From the city planning point of view, urbanists are looking into creative practices that vivify the city in a sustainable manner (Doumpa, 2014). Festivals, markets, food vendings, pleasant architecture, green areas, fountains, public performances, etc. are recognized as connectors that prompt people to engage in the public sphere.

As I travel around Copenhagen and Aarhus, I start to grasp how intentional Denmark is in terms of designing an ecology that facilitates togetherness. There are festivals hosted by a wide range of stakeholders, from national museums and libraries to alternative communities, organizations, and private companies year-round.

That evening upon my arrival at Copenhagen, I went to a public event called Mystique, hosted by the biggest national art museum, SMK. The museum makes a point to throw 8 big events every year, all of which are free to encourage the public to gather, watch and discourse.

Before SMK’s entrance gate was a forest of bicycles. People sat on the museum’s large staircases facing a water fountain where kids were jumping and wetting their clothes without parental supervision. Some adults had their chairs inside the fountain to dip their feet in the water while the Sun glazed the evening golden. What a sight. Such an idyllic scene reinforces the national narrative of the happy, benevolent Danish.
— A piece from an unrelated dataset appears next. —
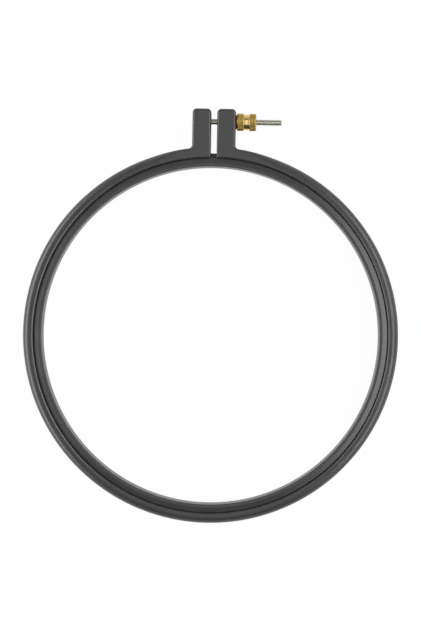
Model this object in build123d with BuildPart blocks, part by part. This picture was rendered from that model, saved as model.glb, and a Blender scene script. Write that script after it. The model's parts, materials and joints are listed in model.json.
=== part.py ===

Gehl People (2004, p.28) describe a “Good City” as one where people want to spend time hanging out in public. Such a society has a wide range of necessary and attractive optional activities which entice people to use the cityscape. Where there are dynamic gatherings, there are people to meet, interact, and speak to. “The city becomes a lively and wonderful city. A people city.”

With such values, ecological designs that make use of an external stimulus in order to prompt “strangers to talk to strangers as if they knew each other” is called triangulation (Whyte, 1988, p.154), a mechanism of building collective intimacy.

I think of it like lighting a candle. The candle light includes certain people inside a circle that’s distinct from the ones outside. Such a physical parameter, although fuzzy and faint, creates a sense of togetherness that lends people the language to relate and converse.

Take busking for example, when a person plays music at a plaza, those who come to witness the playing is included inside the candle light. The busker is the light source which allows her watchers to share a common experience that acts as a vantage point to connect with each other. A watcher can make a remark and strike up a conversation, or he can dance and invite others to follow, but there needs to be a common merging point where the mergers can choose to grow the seed of intimacy or not.

When we zoom out, one candle doesn’t make a significant change but a city that’s filled with candles means a public with many opportunities to merge and seed intimacy. A city where people can start singing and relating on the street denotes a place of social inclusion, self expression, accessibility, and trust.

At this merging point where the ground is fertile, a seed of intimacy is sown yet it needs further intimate interactions to sprout. Having many candles is the starting point, the next step for intimacy is understanding the nutrients for a healthy, growing intimate relationship.